Another sign warns that the parking lot will be closed on a Sunday for a bike race. In some ways, it was mountain bikers who led to the creation of this town forest. About 2002, local riders began discovering that the stunning views, rock-strewn landscape, and gnarly single-track made Millstone Hill a mountain biking mecca — and soon riders began showing up from across New England. The Millstone Trails Association, established in 2005, eventually built more than 70 miles of high-quality trails and became a significant force in this largely blue-collar, low-income community.

Then about 2008, “Rock of Ages made it known that they were likely to sell this land,” recalls Mike Fraysier, a local rider and one of the founders of the trails association. “If they sold this land for development or the new owners didn’t allow us access, the heart of the MTA trail system would be gone.” So the bikers and other local people began to mobilize and with leadership from the Trust for Public Land, additional help from the Vermont Land Trust, and funding from a new U.S. Forest Service community forests program, the state of Vermont, the biker’s association, and others — plus $100,000 from the town coffers — they completed the deal.

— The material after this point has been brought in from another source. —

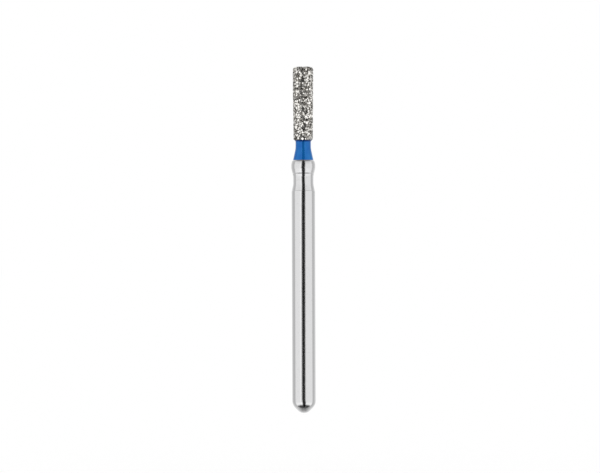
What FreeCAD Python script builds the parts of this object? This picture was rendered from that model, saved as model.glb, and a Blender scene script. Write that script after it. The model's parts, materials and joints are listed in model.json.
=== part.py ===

Kyle Schwartz ’15, an environmental studies major, sits in the sunshine of the new town forest. He’s listening to a conversation between Cecilia Danks, Kate Forrer, Chittenden County Forester Keith Thompson '04, and UVM Extension Forester Mary Sisock about the New England wood supply and the biodiversity benefits of forests. Schwartz looks out across a granite pit — that’s now a blue pond surrounded by trees. “This looks good for being clear-cut 80 years ago,” he says. “They were blasting mountains apart here. It's a completely different landscape now, and it's cool to see how a forest adapts and regrows, even after that.”